- **Short exercise**
Go through the material and pull out every line with the string "scene" in it.

+++ Task material

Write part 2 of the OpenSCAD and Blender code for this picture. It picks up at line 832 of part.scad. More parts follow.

++++++
+++ Task material

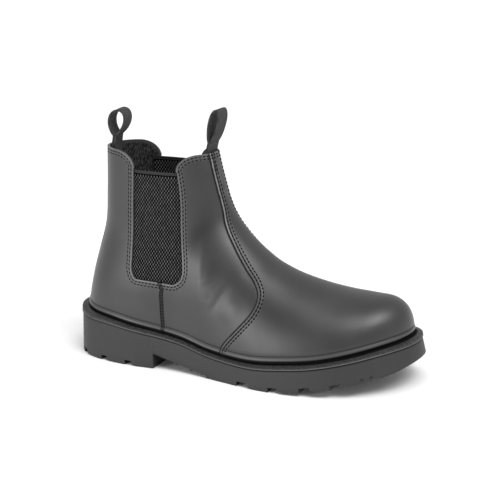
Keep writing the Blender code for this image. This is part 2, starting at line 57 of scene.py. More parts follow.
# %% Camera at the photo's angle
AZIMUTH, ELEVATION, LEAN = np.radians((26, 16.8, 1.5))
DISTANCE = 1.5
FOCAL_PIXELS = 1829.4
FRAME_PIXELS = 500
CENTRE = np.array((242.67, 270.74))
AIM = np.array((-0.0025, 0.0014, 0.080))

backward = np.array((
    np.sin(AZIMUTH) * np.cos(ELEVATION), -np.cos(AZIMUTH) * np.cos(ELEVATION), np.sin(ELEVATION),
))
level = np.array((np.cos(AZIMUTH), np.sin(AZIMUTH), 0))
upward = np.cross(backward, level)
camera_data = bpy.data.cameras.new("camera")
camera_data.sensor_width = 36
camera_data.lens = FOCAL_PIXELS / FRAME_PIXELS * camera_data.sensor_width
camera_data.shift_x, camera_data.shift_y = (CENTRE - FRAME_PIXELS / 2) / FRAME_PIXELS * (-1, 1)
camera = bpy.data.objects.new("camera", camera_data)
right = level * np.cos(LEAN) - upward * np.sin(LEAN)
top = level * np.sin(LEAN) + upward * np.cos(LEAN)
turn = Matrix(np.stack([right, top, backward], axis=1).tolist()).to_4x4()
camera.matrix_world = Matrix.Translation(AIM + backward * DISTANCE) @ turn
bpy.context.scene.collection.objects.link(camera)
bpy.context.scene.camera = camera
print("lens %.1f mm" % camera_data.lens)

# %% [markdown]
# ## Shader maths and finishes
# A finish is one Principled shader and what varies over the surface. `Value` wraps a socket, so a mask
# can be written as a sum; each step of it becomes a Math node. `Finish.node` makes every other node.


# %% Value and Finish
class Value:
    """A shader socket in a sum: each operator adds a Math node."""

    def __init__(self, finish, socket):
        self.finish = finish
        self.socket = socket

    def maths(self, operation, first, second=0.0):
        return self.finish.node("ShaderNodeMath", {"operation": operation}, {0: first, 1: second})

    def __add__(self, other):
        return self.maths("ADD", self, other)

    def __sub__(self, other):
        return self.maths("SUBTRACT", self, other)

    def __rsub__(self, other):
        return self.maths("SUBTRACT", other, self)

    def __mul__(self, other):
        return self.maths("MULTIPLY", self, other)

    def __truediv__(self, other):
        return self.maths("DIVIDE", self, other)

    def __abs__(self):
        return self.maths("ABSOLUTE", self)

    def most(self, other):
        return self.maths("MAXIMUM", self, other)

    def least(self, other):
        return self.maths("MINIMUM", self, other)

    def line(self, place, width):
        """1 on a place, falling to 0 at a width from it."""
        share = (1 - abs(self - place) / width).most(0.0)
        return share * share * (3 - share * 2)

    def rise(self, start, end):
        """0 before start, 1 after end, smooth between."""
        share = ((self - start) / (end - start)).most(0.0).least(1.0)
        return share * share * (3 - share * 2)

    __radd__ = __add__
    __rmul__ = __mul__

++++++

- **Answer in full**
Keep writing the Blender code for this image. This is part 2, starting at line 57 of scene.py. More parts follow.
bpy.context.scene.collection.objects.link(camera)
bpy.context.scene.camera = camera